Recently it was a special joy to get at last to Kelkheim, Germany, during my weeks away. Kelkheim is the twin town of High Wycombe and for a long time our church has had a link with the Evangelical Baptist Church there.

I set out from nearby Frankfurt on an early Sunday morning train in warm spring sunshine. I was probably unique on the train in not having a bike with me - I was certainly unique in not having a back pack! Walking and cycling are the draw to the Taunus Hills on a sleepy Sunday morning and the train wound its way upwards past neat villages until it reached the more substantial town of Kelkheim.

At this point it is worth recording that I had been in Germany for 24 hours, and previously never before. I was a long way out of my comfort zone.
Armed with my map I walked from the station through the warm sunshine and the quiet, hilly streets for a few hundred metres and there ahead of me was the Evangelisch-Freikirchliche Gemeinde (Baptisten). As befits a former shop it looked like, well, a shop!

When the service began the generous visuals on powerpoint and my low level GCSE German meant that I was never far off what was going on. Mysteriously, somehow these hundred or so people were not passing acquaintances but everlasting friends. Our language was often handshakes and smiles more than words but we were one people. I felt at home.

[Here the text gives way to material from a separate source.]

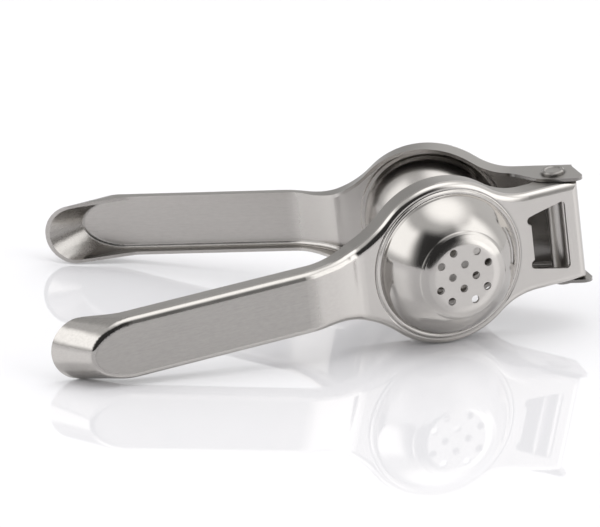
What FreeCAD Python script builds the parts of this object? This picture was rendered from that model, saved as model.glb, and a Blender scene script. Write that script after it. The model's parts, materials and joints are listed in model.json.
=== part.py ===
import FreeCAD, Part
import os
from math import asin, atan, atan2, cos, degrees, hypot, pi, radians, sin, sqrt, tan

# A hinged lemon squeezer: two pressed sheet levers that turn on one rivet.
# The cup lever carries a drained cup, the press lever a dome that enters it.
# All sizes are in millimetres. Each lever is drawn in its own frame: x runs from
# the hinge axis to the handle's tip, y along the hinge axis, and z outward from the
# plane in which the levers are parallel. The levers are then opened and stood up.

V = FreeCAD.Vector

# Sheet
SHEET = 1.3
BEND = 3.0                    # outer radius of the bend from a web to its walls

# Cup, drawn outward from the cup lever's web
CUP_MOUTH_R = 28.6
CUP_RING_W = 1.4              # raised ring round the mouth
CUP_RING_H = 0.6
CUP_DEPTH = 15.8              # from the web's outer face to the base's outer face
CUP_BASE_R = 17.4             # where the side meets the step round the base
CUP_BASE_STEP = 0.5
CUP_FLAT_R = 13.2             # flat part of the base
CUP_FLAT_ROUND = 8.5          # radius of the shoulder between the step and the flat
HOLE_D = 3.2
HOLE_PITCH = 6.9
HOLE_ROWS = 4                 # rows and columns; the four corner holes are left out
HOLE_TURN = 37.0              # turn of the rows from the lever's length, degrees

# Dome, drawn inward from the press lever's web
DOME_UNDER = 0.6              # its root is this much smaller in radius than the mouth
DOME_R = CUP_MOUTH_R - DOME_UNDER
DOME_RING_W = 1.8             # sunk ring round the root
DOME_RING_H = 0.6
RIND_GAP = 10.6               # from the dome's top to the cup's base when fully closed

# Outline of a lever, seen square to its web
HEAD_X = 51.4                 # hinge axis to the centre of cup and dome
HEAD_R = CUP_MOUTH_R + CUP_RING_W + BEND
HANDLE_HALF = 12.5
CUP_TIP_X = 212.8
PRESS_TIP_X = 209.0
HANDLE_BLEND = 40.0           # hollow radius between handle and head
HINGE_BLEND = 25.0            # hollow radius between head and hinge
HINGE_HALF = 20.4             # half the width of the cup lever at the hinge

# Heights of the webs and of the free edges above the parting plane
HEAD_WEB = 11.0
HANDLE_WEB = 16.5
STEP_X = (89.5, 108.5)        # the web climbs from head to handle between these
STEP_R = 26.0
HEAD_RIM = 1.0
CUP_HANDLE_RIM = 8.0
PRESS_HANDLE_RIM = 11.0
RIM_STEP_X = (88.0, 106.0)
TIP_RIM = 2.7
CUP_RIM_BACK = (26.0, 13.0)   # the edge dips towards the tip between these, from it
PRESS_RIM_BACK = (34.0, 10.0)
RIM_R = 14.0
TIP_LEAN = 12.2               # how far the tip's end wall leans back on its way up
TIP_NOSE = 22.0               # length of the web's rounded end; at the rim it is round
DOME_H = 2 * (HEAD_WEB - SHEET) + CUP_DEPTH - RIND_GAP

# Rivet and spacer
RIVET_R = 2.5
RIVET_LIP = 2.0               # the heads stand this far proud of the shank
RIVET_HEAD_R = RIVET_R + RIVET_LIP
RIVET_HEAD_H = 1.6
RIVET_BEVEL = 0.6
DIMPLE_R = 3.3
DIMPLE_H = 0.4
DIMPLE_SLOPE = 0.5            # floor radius of the dimple is smaller by this
RUNNING = 0.05                # radial clearance of what turns on the rivet
SPACER_WALL = 1.45
SPACER_R = RIVET_R + RUNNING + SPACER_WALL

# Hinge end
END_CLEAR = 0.7               # between the spacer and the short wall behind it
END_X = -(SPACER_R + END_CLEAR + SHEET)
END_LIP = 7.3                 # height of the short wall's free edge
LUG_R = 6.2                   # round lug of the cup lever about the rivet
LUG_NECK = (4.0, 4.0)         # height and rounding of the lug's shoulder
LUG_FOOT = (8.0, 5.0)         # where the lug meets the rim, and the rounding there
EAR_GAP = 0.3                 # running gap between an ear and the lug inside it
EAR_TIP = (-13.1, -4.4)
EAR_TIP_R = 2.4
EAR_HEEL = 3.5                # from the ear's tip to where its lower edge runs level
EAR_HEEL_R = 4.0
EAR_LIP = -6.4                # free edge of the press lever's ears
EAR_X = (4.0, 17.0)           # the free edge climbs to the rim between these
EAR_BLEND = 8.0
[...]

The only point at which I completely lost track was, strangely enough, the very last song. Following the benediction I leaned over to the worship leader and asked if she could tell me what it was about. It turned out it was a song about Christian fellowship and looking forward to meeting again soon.

I thought that was appropriate. The mystery in the whole morning was about fellowship, for which the phrase is Die Gemeinde. Intangible yet real across the borders of history and language I was more at home with these believers than in a body of unbelieving Englishmen. What a privilege it is to have been saved into the Church of the living God!